Neural networks: what are the alternatives?

In this article, we will see some alternatives to neural networks that can be used to solve the same types of machine learning tasks that they do.

What are neural networks

Neural networks are by far the most popular machine learning method. They are capable of automatically learning hidden features from input data prior to computing an output value, and established algorithms exist for finding the optimal internal parameters (weights and biases) based on a training dataset.

The basic architecture is the following. The building blocks are perceptrons, which take values as input, calculate a weighed sum of those values and apply a non-linear activation function to the result. The output is then either fed into perceptrons of a next layer, or it is sent to the output if that was the last layer.

The basic architecture of a neural network. Blue circles are perceptrons.

This architecture is directly inspired on the workings of a human brain. Combined with a neural network’s ability to learn from data, a strong association between this machine learning method and the notion of artificial intelligence can be drawn.

Alternatives to neural networks

Despite being so popular, neural networks are not the only machine learning method available. Several alternatives exist, and in many contexts these alternatives may perform better than them.
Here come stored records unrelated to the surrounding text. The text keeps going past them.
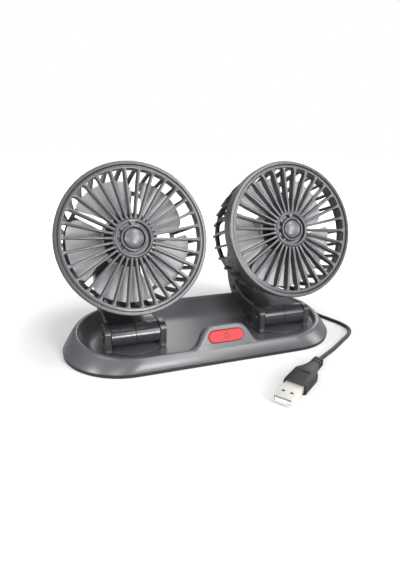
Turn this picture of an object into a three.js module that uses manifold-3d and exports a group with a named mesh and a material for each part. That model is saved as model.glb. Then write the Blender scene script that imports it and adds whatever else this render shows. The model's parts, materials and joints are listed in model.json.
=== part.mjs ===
// Dual head car fan: a low dished base with a red push button in its front wall, two turntables
// with hinged arms, two round fan heads with radial grilles, and a USB lead on the table.
// Millimetres, +Z up, the front faces -Y. The origin is the middle of the underside of the base.
import * as THREE from 'three';
import { mergeVertices } from 'three/addons/utils/BufferGeometryUtils.js';
import Module from 'manifold-3d';

const wasm = await Module();
wasm.setup();

// The base
const HEAD_SPACING = 117.4;
const FLOOR_END_REACH = 28.8;
const FLOOR_HALF_LENGTH = HEAD_SPACING / 2 + FLOOR_END_REACH;
const TRAY_END_RUN = 10.5;
const RIM_HALF_LENGTH = FLOOR_HALF_LENGTH + TRAY_END_RUN;
const WALL_END_RUN = 9;
const BASE_HALF_LENGTH = RIM_HALF_LENGTH + WALL_END_RUN;
const BASE_HALF_WIDTH = 44.6;
const SHELL_FOOT_HEIGHT = 3.2;
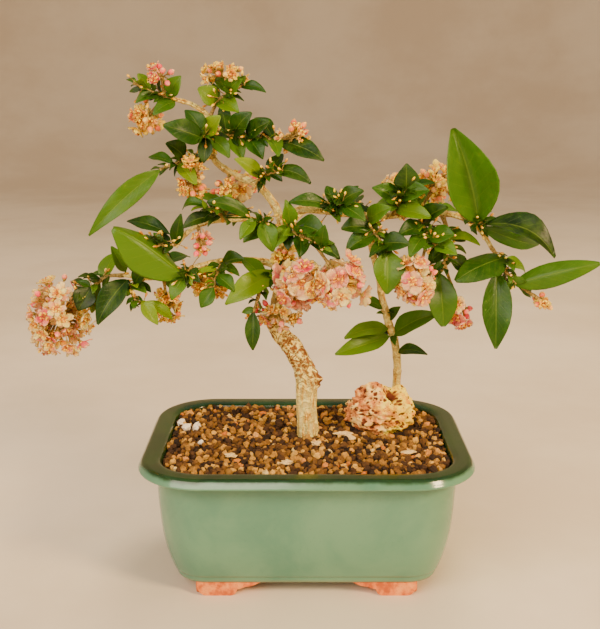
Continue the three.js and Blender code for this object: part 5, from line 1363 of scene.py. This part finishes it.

Some noteworthy alternatives are the following:

  • Random forests, which consist of an ensemble of decision trees, each trained with a random subset of the training dataset. This method corrects a decision tree’s tendency to overfit the input data.
  • Support vector machines, which attempt to map the input data into a space where it is linearly separable into different categories.
  • k-nearest neighbors algorithm (KNN), which looks for the values in the training dataset that are closest to a new input, and combines the target variables associated to those nearest neighbors into a new prediction.
  • Symbolic regression, a technique which tries to find explicit mathematical formulas that connect the input variables to the target variable.

A noteworthy alternative

Among the alternatives above, all but symbolic regression involve implicit computations under the hood that cannot be easily interpreted. With symbolic regression, the model is an explicit mathematical formula that can be written on a sheet of paper, making this technique an alternative to neural networks of particular interest.

Here is how it works: given a set of base functions, for instance sin(x), exp(x), addition, multiplication, etc, a training algorithm tries to find the combinations of those functions that best predict the output variable taking as input the input variables. It is important that the formulas encountered are the simplest ones possible, so the algorithm will automatically discard a formula if it finds a simpler one that performs just as well.

Here is an example of output for a symbolic regression optimization, in which a set of formulas of increasing complexity were found that describe the input dataset. The symbolic regression package used is called TuringBot, a desktop application that can be downloaded for free.

Formulas found with a symbolic regression optimization.

This method very much resembles a scientist looking for mathematical laws that explain data, like Kepler did with data on the positions of planets in the sky to find his laws of planetary motion.

Conclusion

In this article, we have seen some alternatives to neural networks based on completely different ideas, including for instance symbolic regression which generates models that are explicit and more explainable than a neural network. Exploring different models is very valuable, because they may perform differently in different particular contexts.